-- Begin DATA PROVIDED --

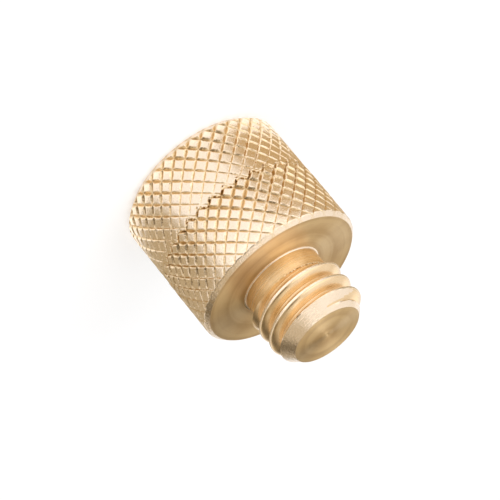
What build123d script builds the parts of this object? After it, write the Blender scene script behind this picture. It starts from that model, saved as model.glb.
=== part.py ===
from build123d import *
from build123d.topology import SkipClean
import os
from math import atan, degrees, pi, radians, sqrt, tan

# A turned brass thread adapter: a round grip, diamond knurled in two bands, with a tapped
# hole in its open end, and a coarse threaded stud on a relieved neck at its other end. It
# stands on the open end, and its axis is +Z. Sizes are in millimetres.

# Grip: two bands, the one beside the stud a little fatter
grip_diameter = 16.5
band_step = 0.06
grip_length = 13.45
open_band_length = 6.66
open_end_chamfer = 0.75
stud_end_chamfer = 0.42

# Diamond knurl: V grooves of each hand, at 45 degrees to the axis, that get shallower up
# each band. At a band's lower edge, its first right-hand groove and its first left-hand
# groove lie these shares of the spacing round from +X.
knurl_count = 34
knurl_angle = 90
knurl_depth = 0.24
knurl_shallow_depth = 0.1
open_band_turns = (0.2, 0.67)
stud_band_turns = (0.88, 0.54)

# Undercut that parts the two bands, a little deeper than the knurl
undercut_below_knurl = 0.04
undercut_height = 0.15

# Stud: unified coarse thread, sixteen turns to the inch
stud_diameter = 9.45
stud_length = 7.25
stud_pitch = 25.4 / 16
tip_chamfer = 1.2
neck_length = 2.02
neck_relief = 0.75
neck_fillet = 0.12

# Tapped hole: the wall that the tapping drill leaves
hole_diameter = 5.1
hole_length = 9.6
mouth_diameter = 6.8
mouth_angle = 90
drill_point_angle = 118

# Worked out from the sizes above
clear = 0.2
grip_radius = grip_diameter / 2
front_radius = grip_radius + band_step
undercut_radius = grip_radius - knurl_depth - undercut_below_knurl
seam_height = open_band_length
stud_radius = stud_diameter / 2
neck_radius = stud_radius - neck_relief
shoulder_height = grip_length + neck_length
tip_height = grip_length + stud_length
hole_radius = hole_diameter / 2
mouth_radius = mouth_diameter / 2
mouth_depth = (mouth_radius - hole_radius) / tan(radians(mouth_angle / 2))
drill_point = hole_radius / tan(radians(drill_point_angle / 2))

# Knurl groove, cut level: at 45 degrees to the axis, it looks wider by the root of two
knurl_reach = knurl_depth + clear
knurl_half_mouth = knurl_reach * tan(radians(knurl_angle / 2)) * sqrt(2)

# Thread form: sixty-degree flanks, with a flat on crest and root. The groove starts
# below the shoulder and ends past the tip, so it runs out at both.
flank_angle = radians(30)
thread_depth = 0.4375 * stud_pitch
groove_mouth = 0.75 * stud_pitch
groove_floor = groove_mouth - 2 * thread_depth * tan(flank_angle)
groove_start = shoulder_height - 0.64 * stud_pitch
groove_turns = stud_length / stud_pitch + 1

# Grip and neck, turned in one, with the undercut, and with the corner at the foot of the
# neck rounded
with BuildPart() as thread_adapter:
    with BuildSketch(Plane.XZ):
        with BuildLine():
            Polyline(
                (0, 0),
                (grip_radius - open_end_chamfer, 0),
                (grip_radius, open_end_chamfer),
                (grip_radius, seam_height - undercut_height),
                (undercut_radius, seam_height - undercut_height),
                (undercut_radius, seam_height),
                (front_radius, seam_height),
                (front_radius, grip_length - stud_end_chamfer),
                (front_radius - stud_end_chamfer, grip_length),
                (neck_radius, grip_length),
                (neck_radius, shoulder_height),
                (0, shoulder_height),
                close=True,
            )
        make_face()
        neck_foot = vertices().sort_by_distance((neck_radius, grip_length))[0]
        fillet(neck_foot, neck_fillet)
    revolve(axis=Axis.Z)

    # Tapped hole, drilled blind from the open end and countersunk at its mouth
    with BuildSketch(Plane.XZ):
        with BuildLine():
            Polyline(
                (0, -mouth_depth),
                (mouth_radius + mouth_depth, -mouth_depth),
                (hole_radius, mouth_depth),
                (hole_radius, hole_length),
                (0, hole_length + drill_point),
                close=True,
            )
        make_face()
    revolve(axis=Axis.Z, mode=Mode.SUBTRACT)

# The groove between the thread's crests, as the threading tool sweeps it
with BuildPart() as thread_groove:
    with BuildLine(Plane.XY.offset(groove_start)) as groove_path:
        Helix(stud_pitch, groove_turns * stud_pitch, stud_radius)
    groove_plane = Plane(groove_path.line @ 0, x_dir=(1, 0, 0), z_dir=groove_path.line % 0)
    with BuildSketch(groove_plane):
        with BuildLine():
            Polyline(
                (-thread_depth, -groove_floor / 2),
                (clear, -groove_mouth / 2 - clear * tan(flank_angle)),
                (clear, groove_mouth / 2 + clear * tan(flank_angle)),
                (-thread_depth, groove_floor / 2),
                close=True,
            )
        make_face()
    sweep(is_frenet=True)

# Threaded stud, chamfered at its tip
with BuildPart() as stud:
    with BuildSketch(Plane.XY.offset(shoulder_height)):
        Circle(stud_radius)
    extrude(amount=tip_height - shoulder_height)
    tip_edge = edges().filter_by(GeomType.CIRCLE).sort_by(Axis.Z)[-1]
    chamfer(tip_edge, tip_chamfer)
    add(thread_groove.part, mode=Mode.SUBTRACT)

with thread_adapter:
    add(stud.part)

# Knurling, one hand at a time: for each band, one V groove on a helix, repeated around the
# band. It runs out past the band's outer end, and it stops in the undercut.
seam_gap = seam_height - undercut_height / 2
knurl_bands = (
    (grip_radius, 0, seam_height, -clear, seam_gap, open_band_turns),
    (front_radius, seam_height, grip_length, seam_gap, grip_length + clear, stud_band_turns),
)
for hand, way_round in enumerate((1, -1)):
    knurl_grooves = []
    for band_radius, low, high, start, end, turns in knurl_bands:
        slope = (knurl_depth - knurl_shallow_depth) / (high - low)
        with BuildPart() as knurl_groove:
            with BuildLine(Plane.XY.offset(start)) as knurl_path:
                Helix(
                    pitch=2 * pi * band_radius,
                    height=end - start,
                    radius=band_radius - knurl_depth + slope * (start - low),
                    cone_angle=degrees(atan(slope)),
                    lefthand=way_round < 0,
                )
            with BuildSketch(Plane(knurl_path.line @ 0)):
                with BuildLine():
                    Polyline(
                        (0, 0),
                        (knurl_reach, knurl_half_mouth),
                        (knurl_reach, -knurl_half_mouth),
                        close=True,
                    )
                make_face()
            sweep(is_frenet=True)
        run_in = way_round * degrees((start - low) / band_radius)
        first_groove = turns[hand] * 360 / knurl_count + run_in
        places = PolarLocations(0, knurl_count, start_angle=first_groove)
        knurl_grooves += [place * knurl_groove.part for place in places]
    with thread_adapter, SkipClean():
        add(knurl_grooves, mode=Mode.SUBTRACT, clean=False)

os.makedirs("parts", exist_ok=True)
thread_adapter.part.label = "thread_adapter"
export_step(thread_adapter.part, "parts/thread_adapter.step")
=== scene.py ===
from math import radians

import bmesh
import bpy
import numpy as np
from mathutils import Matrix, Vector


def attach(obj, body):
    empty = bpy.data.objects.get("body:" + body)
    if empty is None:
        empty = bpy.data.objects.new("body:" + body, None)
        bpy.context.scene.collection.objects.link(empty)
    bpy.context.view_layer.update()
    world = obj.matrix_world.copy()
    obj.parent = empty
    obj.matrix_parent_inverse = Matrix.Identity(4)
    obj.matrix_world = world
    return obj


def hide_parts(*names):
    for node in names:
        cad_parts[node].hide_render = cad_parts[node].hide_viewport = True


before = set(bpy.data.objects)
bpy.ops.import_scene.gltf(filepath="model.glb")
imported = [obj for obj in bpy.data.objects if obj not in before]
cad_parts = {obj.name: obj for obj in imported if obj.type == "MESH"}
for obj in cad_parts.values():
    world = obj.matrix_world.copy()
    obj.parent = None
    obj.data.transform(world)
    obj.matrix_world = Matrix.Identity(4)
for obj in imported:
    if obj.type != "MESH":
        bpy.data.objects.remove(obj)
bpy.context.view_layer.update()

# A turned brass thread adapter, standing on its open end with its axis along +Z: a grip
# diamond knurled in two bands, a relieved neck and a coarse threaded stud. Sizes are in
# millimetres, and a mesh is made in metres. Angles are measured round the axis from the
# front, which is -Y, towards +X.
MM = 0.001
NODE = "thread_adapter"

# Grip: its two meshes meet a little below the seam between its bands
OPEN_BAND_RADIUS = 8.25
STUD_BAND_RADIUS = 8.31
SEAM_HEIGHT = 6.79
SPLIT_HEIGHT = 6.0
GRIP_LENGTH = 13.45
OPEN_END_CHAMFER = 0.75
STUD_END_CHAMFER = 0.42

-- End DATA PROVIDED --

> WHAT TO DO
The lines to quote run from the one containing "with BuildSketch(Plane(knurl_path.line @" to the one containing "before = set(bpy.data.objects)". Quote them exactly, with both of those lines, and nothing else.

> RIGHT ANSWER
            with BuildSketch(Plane(knurl_path.line @ 0)):
                with BuildLine():
                    Polyline(
                        (0, 0),
                        (knurl_reach, knurl_half_mouth),
                        (knurl_reach, -knurl_half_mouth),
                        close=True,
                    )
                make_face()
            sweep(is_frenet=True)
        run_in = way_round * degrees((start - low) / band_radius)
        first_groove = turns[hand] * 360 / knurl_count + run_in
        places = PolarLocations(0, knurl_count, start_angle=first_groove)
        knurl_grooves += [place * knurl_groove.part for place in places]
    with thread_adapter, SkipClean():
        add(knurl_grooves, mode=Mode.SUBTRACT, clean=False)

os.makedirs("parts", exist_ok=True)
thread_adapter.part.label = "thread_adapter"
export_step(thread_adapter.part, "parts/thread_adapter.step")
=== scene.py ===
from math import radians

import bmesh
import bpy
import numpy as np
from mathutils import Matrix, Vector


def attach(obj, body):
    empty = bpy.data.objects.get("body:" + body)
    if empty is None:
        empty = bpy.data.objects.new("body:" + body, None)
        bpy.context.scene.collection.objects.link(empty)
    bpy.context.view_layer.update()
    world = obj.matrix_world.copy()
    obj.parent = empty
    obj.matrix_parent_inverse = Matrix.Identity(4)
    obj.matrix_world = world
    return obj


def hide_parts(*names):
    for node in names:
        cad_parts[node].hide_render = cad_parts[node].hide_viewport = True


before = set(bpy.data.objects)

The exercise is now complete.